▸ Aim
Copy each line below without leaving any out.

+++ Supplied data

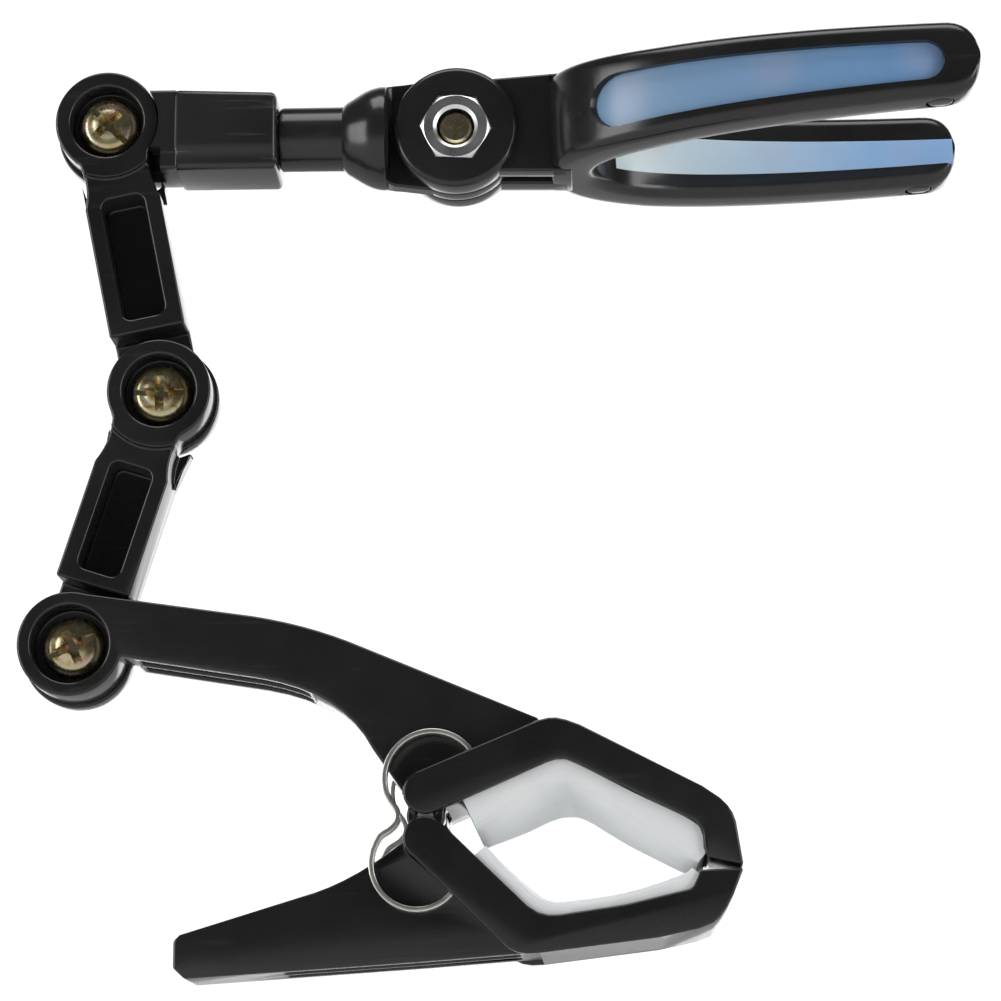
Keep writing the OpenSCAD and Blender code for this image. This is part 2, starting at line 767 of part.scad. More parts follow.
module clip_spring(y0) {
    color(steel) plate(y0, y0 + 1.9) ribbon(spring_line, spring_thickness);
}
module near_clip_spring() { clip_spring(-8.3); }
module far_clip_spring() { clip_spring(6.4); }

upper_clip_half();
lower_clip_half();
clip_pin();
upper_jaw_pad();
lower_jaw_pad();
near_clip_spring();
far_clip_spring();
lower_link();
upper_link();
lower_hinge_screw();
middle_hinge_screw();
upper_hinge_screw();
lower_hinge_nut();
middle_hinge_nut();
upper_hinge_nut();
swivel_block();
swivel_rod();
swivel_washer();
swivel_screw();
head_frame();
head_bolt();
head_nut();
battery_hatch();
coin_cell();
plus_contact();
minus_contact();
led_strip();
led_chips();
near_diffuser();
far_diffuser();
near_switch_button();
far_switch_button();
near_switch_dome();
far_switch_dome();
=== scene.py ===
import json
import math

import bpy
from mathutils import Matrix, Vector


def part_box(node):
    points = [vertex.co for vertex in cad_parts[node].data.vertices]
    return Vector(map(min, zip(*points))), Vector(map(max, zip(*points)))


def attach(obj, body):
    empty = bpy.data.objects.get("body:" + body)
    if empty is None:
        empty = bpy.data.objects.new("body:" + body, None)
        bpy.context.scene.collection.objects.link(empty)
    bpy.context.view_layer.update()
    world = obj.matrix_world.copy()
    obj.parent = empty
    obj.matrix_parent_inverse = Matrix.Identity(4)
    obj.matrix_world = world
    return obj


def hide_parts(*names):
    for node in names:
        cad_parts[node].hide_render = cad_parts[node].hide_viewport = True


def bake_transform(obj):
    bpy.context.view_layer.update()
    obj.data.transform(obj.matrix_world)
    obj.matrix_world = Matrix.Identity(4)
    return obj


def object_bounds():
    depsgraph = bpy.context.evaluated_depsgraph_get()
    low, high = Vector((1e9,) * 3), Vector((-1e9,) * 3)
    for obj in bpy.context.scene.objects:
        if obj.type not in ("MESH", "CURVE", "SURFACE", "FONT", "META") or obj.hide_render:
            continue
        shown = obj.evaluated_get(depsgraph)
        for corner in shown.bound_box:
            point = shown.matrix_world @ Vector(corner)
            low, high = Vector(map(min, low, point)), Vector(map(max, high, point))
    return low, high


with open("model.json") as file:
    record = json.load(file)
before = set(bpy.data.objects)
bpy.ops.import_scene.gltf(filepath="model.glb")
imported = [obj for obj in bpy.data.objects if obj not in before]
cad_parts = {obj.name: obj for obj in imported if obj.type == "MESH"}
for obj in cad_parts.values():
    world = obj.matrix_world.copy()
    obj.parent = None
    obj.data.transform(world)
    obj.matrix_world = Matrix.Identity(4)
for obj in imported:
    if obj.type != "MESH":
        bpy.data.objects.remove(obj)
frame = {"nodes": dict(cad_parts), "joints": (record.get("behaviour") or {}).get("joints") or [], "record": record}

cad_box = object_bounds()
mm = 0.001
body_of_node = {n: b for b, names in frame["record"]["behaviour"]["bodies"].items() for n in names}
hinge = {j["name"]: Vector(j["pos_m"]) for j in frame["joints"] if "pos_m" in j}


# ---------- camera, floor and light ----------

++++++

▸ Correct response
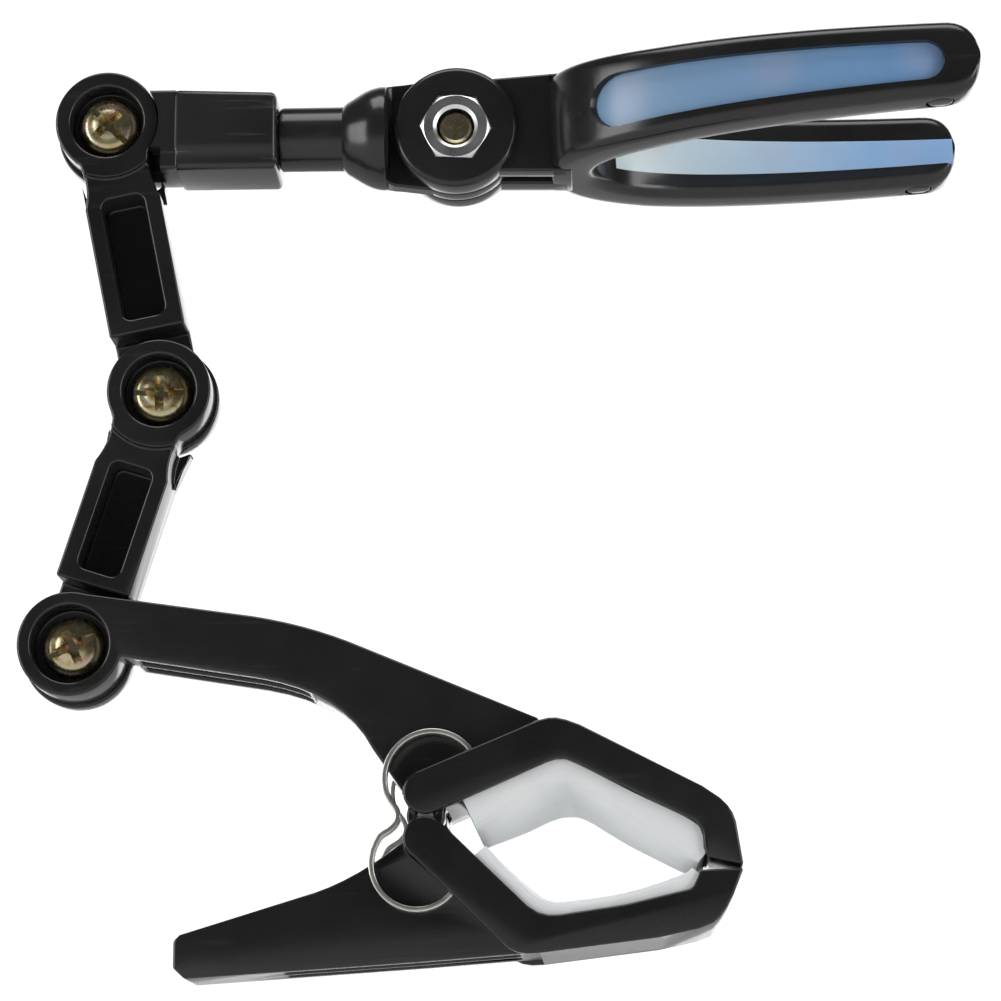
Keep writing the OpenSCAD and Blender code for this image. This is part 2, starting at line 767 of part.scad. More parts follow.
module clip_spring(y0) {
    color(steel) plate(y0, y0 + 1.9) ribbon(spring_line, spring_thickness);
}
module near_clip_spring() { clip_spring(-8.3); }
module far_clip_spring() { clip_spring(6.4); }

upper_clip_half();
lower_clip_half();
clip_pin();
upper_jaw_pad();
lower_jaw_pad();
near_clip_spring();
far_clip_spring();
lower_link();
upper_link();
lower_hinge_screw();
middle_hinge_screw();
upper_hinge_screw();
lower_hinge_nut();
middle_hinge_nut();
upper_hinge_nut();
swivel_block();
swivel_rod();
swivel_washer();
swivel_screw();
head_frame();
head_bolt();
head_nut();
battery_hatch();
coin_cell();
plus_contact();
minus_contact();
led_strip();
led_chips();
near_diffuser();
far_diffuser();
near_switch_button();
far_switch_button();
near_switch_dome();
far_switch_dome();
=== scene.py ===
import json
import math

import bpy
from mathutils import Matrix, Vector


def part_box(node):
    points = [vertex.co for vertex in cad_parts[node].data.vertices]
    return Vector(map(min, zip(*points))), Vector(map(max, zip(*points)))


def attach(obj, body):
    empty = bpy.data.objects.get("body:" + body)
    if empty is None:
        empty = bpy.data.objects.new("body:" + body, None)
        bpy.context.scene.collection.objects.link(empty)
    bpy.context.view_layer.update()
    world = obj.matrix_world.copy()
    obj.parent = empty
    obj.matrix_parent_inverse = Matrix.Identity(4)
    obj.matrix_world = world
    return obj


def hide_parts(*names):
    for node in names:
        cad_parts[node].hide_render = cad_parts[node].hide_viewport = True


def bake_transform(obj):
    bpy.context.view_layer.update()
    obj.data.transform(obj.matrix_world)
    obj.matrix_world = Matrix.Identity(4)
    return obj


def object_bounds():
    depsgraph = bpy.context.evaluated_depsgraph_get()
    low, high = Vector((1e9,) * 3), Vector((-1e9,) * 3)
    for obj in bpy.context.scene.objects:
        if obj.type not in ("MESH", "CURVE", "SURFACE", "FONT", "META") or obj.hide_render:
            continue
        shown = obj.evaluated_get(depsgraph)
        for corner in shown.bound_box:
            point = shown.matrix_world @ Vector(corner)
            low, high = Vector(map(min, low, point)), Vector(map(max, high, point))
    return low, high


with open("model.json") as file:
    record = json.load(file)
before = set(bpy.data.objects)
bpy.ops.import_scene.gltf(filepath="model.glb")
imported = [obj for obj in bpy.data.objects if obj not in before]
cad_parts = {obj.name: obj for obj in imported if obj.type == "MESH"}
for obj in cad_parts.values():
    world = obj.matrix_world.copy()
    obj.parent = None
    obj.data.transform(world)
    obj.matrix_world = Matrix.Identity(4)
for obj in imported:
    if obj.type != "MESH":
        bpy.data.objects.remove(obj)
frame = {"nodes": dict(cad_parts), "joints": (record.get("behaviour") or {}).get("joints") or [], "record": record}

cad_box = object_bounds()
mm = 0.001
body_of_node = {n: b for b, names in frame["record"]["behaviour"]["bodies"].items() for n in names}
hinge = {j["name"]: Vector(j["pos_m"]) for j in frame["joints"] if "pos_m" in j}


# ---------- camera, floor and light ----------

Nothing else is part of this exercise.